• **Objective**: In the material below, list every line carrying the string "scene".
════════
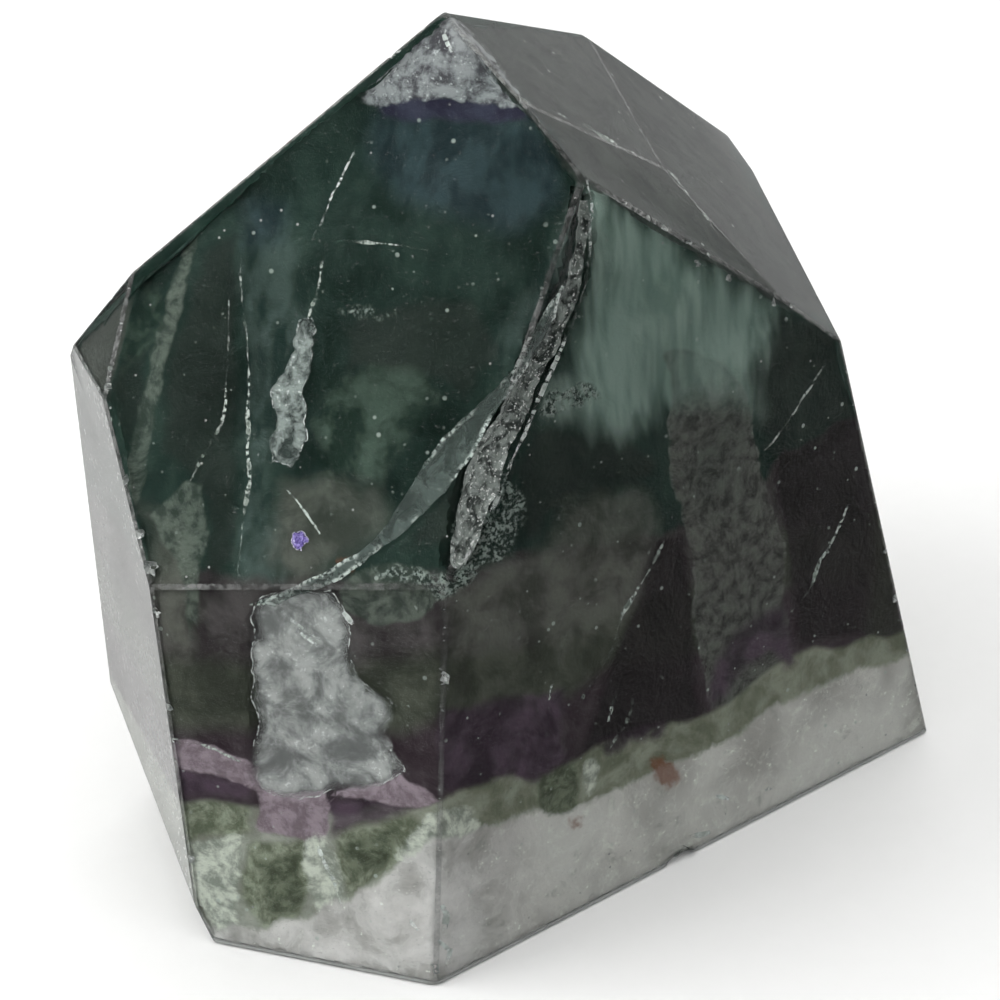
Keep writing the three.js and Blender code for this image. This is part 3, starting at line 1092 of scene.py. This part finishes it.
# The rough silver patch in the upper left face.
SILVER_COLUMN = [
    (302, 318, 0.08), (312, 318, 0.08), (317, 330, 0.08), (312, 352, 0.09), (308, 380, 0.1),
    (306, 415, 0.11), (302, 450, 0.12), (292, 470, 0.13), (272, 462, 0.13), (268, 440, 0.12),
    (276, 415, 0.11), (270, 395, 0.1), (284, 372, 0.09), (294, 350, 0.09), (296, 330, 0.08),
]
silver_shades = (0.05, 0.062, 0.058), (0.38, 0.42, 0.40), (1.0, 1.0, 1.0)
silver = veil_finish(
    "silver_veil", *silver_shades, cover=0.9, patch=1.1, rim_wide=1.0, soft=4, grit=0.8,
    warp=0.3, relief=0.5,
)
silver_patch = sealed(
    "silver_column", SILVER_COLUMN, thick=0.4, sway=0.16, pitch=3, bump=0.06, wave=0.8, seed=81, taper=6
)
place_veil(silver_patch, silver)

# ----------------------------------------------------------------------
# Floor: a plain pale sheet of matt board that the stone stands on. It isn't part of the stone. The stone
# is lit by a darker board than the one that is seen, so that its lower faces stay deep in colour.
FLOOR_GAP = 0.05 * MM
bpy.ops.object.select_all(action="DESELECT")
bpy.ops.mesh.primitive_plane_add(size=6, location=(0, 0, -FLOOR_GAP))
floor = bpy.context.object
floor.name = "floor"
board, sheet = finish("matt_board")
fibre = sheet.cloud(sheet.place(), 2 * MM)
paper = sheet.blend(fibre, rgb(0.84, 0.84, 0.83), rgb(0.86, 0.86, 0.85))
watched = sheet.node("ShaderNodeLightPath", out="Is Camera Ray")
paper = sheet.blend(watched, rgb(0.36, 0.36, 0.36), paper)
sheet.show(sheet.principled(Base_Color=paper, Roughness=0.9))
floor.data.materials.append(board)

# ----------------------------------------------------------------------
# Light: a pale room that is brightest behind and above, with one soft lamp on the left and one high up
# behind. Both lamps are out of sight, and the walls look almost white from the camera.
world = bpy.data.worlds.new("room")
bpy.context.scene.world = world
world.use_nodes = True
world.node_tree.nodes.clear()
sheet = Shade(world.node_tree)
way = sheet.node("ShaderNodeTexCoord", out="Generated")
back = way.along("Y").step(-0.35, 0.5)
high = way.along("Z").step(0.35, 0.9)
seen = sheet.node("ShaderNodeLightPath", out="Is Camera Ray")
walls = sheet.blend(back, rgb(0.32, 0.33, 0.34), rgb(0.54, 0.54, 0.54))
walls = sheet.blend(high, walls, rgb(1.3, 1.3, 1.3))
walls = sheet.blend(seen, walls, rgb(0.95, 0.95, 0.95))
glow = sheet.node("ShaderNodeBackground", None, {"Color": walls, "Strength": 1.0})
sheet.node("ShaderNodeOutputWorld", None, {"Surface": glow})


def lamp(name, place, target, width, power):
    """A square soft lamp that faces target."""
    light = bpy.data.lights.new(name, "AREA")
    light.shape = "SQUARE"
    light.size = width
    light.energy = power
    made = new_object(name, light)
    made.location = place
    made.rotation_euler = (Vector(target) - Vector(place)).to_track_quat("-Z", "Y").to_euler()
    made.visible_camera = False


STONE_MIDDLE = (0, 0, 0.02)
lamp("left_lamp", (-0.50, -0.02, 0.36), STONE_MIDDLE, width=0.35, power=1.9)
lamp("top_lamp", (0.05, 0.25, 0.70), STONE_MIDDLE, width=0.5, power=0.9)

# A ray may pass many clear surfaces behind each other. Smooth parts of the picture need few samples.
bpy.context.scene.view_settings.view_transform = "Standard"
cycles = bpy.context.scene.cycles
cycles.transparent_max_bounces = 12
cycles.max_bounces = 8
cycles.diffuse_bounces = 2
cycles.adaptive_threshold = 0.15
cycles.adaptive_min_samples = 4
════════
• **Response below**:
Keep writing the three.js and Blender code for this image. This is part 3, starting at line 1092 of scene.py. This part finishes it.
bpy.context.scene.world = world
bpy.context.scene.view_settings.view_transform = "Standard"
cycles = bpy.context.scene.cycles